I'd like to see people who are skeptical of the power of propaganda tackle these issues. They tend to cite a handful of reports claiming that propaganda was ineffective in 2016, but those reports were not well done and some members of the intelligence community have publicly stated that foreign influence was decisive in the 2016 election. The official reports that I'm aware of deliberately made no assessment of the impact on the election results.

If one believes that such influence is not effective, then one would have a harder time explaining why we're seeing more countries copy the Russian model. Clearly their militaries believe that it is effective. And one would also have a hard time explaining why the US engages in similar tactics abroad, including promoting anti-vax content in China.

Anyway, I see why people make the sort of argument the author is making. But it doesn't seem psychologically plausible or empirically correct. And it spreads the meme that consuming propaganda 24 hours a day isn't bad for you

2 comments

People who doubt the impact of propaganda need to explain how Google and Facebook bring in a hundred billion in revenue cash each quarter.
I'll make an attempt to explain it:

Advertising on TV cost tens of thousands of dollars and requires great effort, magazines and billboards a bit less on both fronts.
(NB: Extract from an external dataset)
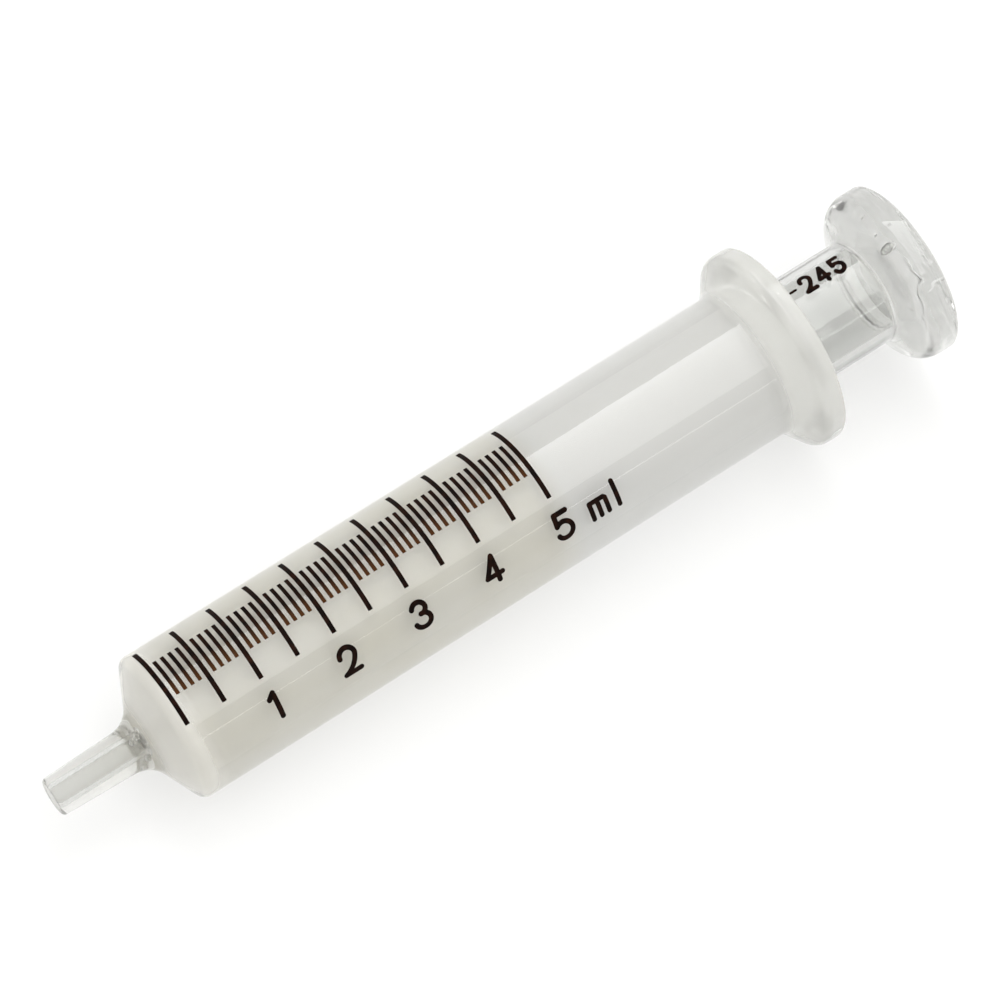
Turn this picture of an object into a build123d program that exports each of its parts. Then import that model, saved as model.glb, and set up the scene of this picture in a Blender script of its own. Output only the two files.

But advertising on social media costs as little as you want, and these platforms are constantly asking business owners to throw in $20 or $50 to advertise. And when the business owner does so, Meta will give them completely fake statistics of how 40 000 people saw their ad. What does it matter that nobody clicked the ad and nobody purchased the product? Meta says right here that the ad was very effective. People love to gamble, and Facebook ads are nothing but a form of gambling for (usually small) business owners. "Sales have been slow this month, what if..." And since the barrier to spending on ads is so low, millions of people will take the bait. Add in the factor that advertisers can choose from hundreds of parameters to target the ads, and they feel like it's a skill they can train to win - hey it's just like sports betting!

Or somebody with a business or an executive has hired their niece to take care of "social media presence" for the company. Of course she is going to say that the ads she is buying on Meta are working great. Her job depends on it! Dito for outsourcing this to a third party that takes care of social media advertising. Of course they're going to give you phony presentations on how well their ads are working.

So it's not that the ads are working. It's a simple casino, and ad purchasers are the suckers.

Except for the 50%+ ads on Instagram which are outright scams and frauds. They probably bring in a lot of money to the advertisers.

The last company I worked at gave us all macbooks. I noticed every few days it put an article titled something like "maybe its your parents holding you back" in the sidebar. This seems to be the default configuration on OSX. I'm surprised anyone tolerates this, if I found something like that in my house on my own equipment it would go strait in the trash.